Display only certain columns in results despite case statement in query

DB-Fiddle
CREATE TABLE inventory (
id SERIAL PRIMARY KEY,
product VARCHAR,
quantity DECIMAL,
avg_price DECIMAL,
normal_price DECIMAL
);
INSERT INTO inventory
(product, quantity, avg_price, normal_price)
VALUES
('product_01', '800', '10', '10'),
('product_01', '300', '20', '90'),
('product_01', '200', '0', '50'),
('product_01', '500', '30', '80'),
('product_01', '600', '0', '60'),
('product_01', '400', '50', '40');
Expected Result:
product | quantity | final_price |
-------------|--------------|----------------|--------------
product_01 | 800 | 10 |
product_02 | 300 | 20 |
product_03 | 200 | 50 |
product_04 | 500 | 30 |
product_05 | 600 | 60 |
product_06 | 400 | 50 |
I only want to display the column quantity and final_price.
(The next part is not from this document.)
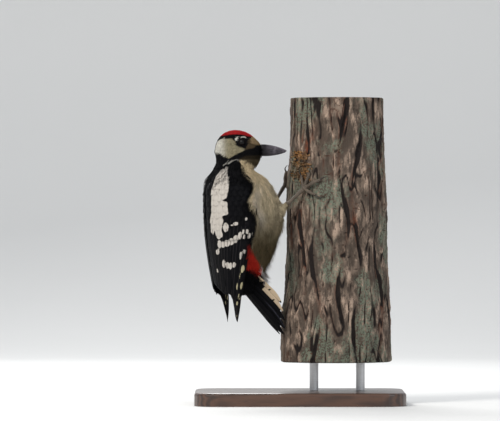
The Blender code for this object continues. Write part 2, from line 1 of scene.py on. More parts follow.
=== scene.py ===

However, I have to use a CASE statement in my query and the syntax from postgresSQL is forcing me to add the column avg_price and normal_price to the query in order to make the CASE statement work:
SELECT
iv.product AS product,
iv.avg_price AS avg_price,
iv.normal_price AS normal_price,
SUM(iv.quantity) AS quantity,
(CASE WHEN iv.avg_price = 0 THEN iv.normal_price ELSE iv.avg_price END) AS final_price
FROM inventory iv
GROUP BY 1,2,3
ORDER BY 1;
Not sure if this is possible in postgresSQL but is there a way to only display the two columns as in the expected result?
I would suggest aggregating by the expression itself:
SELECT iv.product AS product,
SUM(iv.quantity) AS quantity,
(CASE WHEN iv.avg_price = 0 THEN iv.normal_price ELSE iv.avg_price END) AS final_price
FROM inventory iv
GROUP BY iv.product, final_price
ORDER BY 1;
Use explicit GROUP BY iv.product, iv.avg_price, iv.normal_price instead of GROUP BY 1, 2, 3:
SELECT
iv.product AS product,
SUM(iv.quantity) AS quantity,
(CASE WHEN iv.avg_price = 0 THEN iv.normal_price ELSE iv.avg_price END) AS final_price
FROM inventory iv
GROUP BY iv.product, iv.avg_price, iv.normal_price
ORDER BY 1;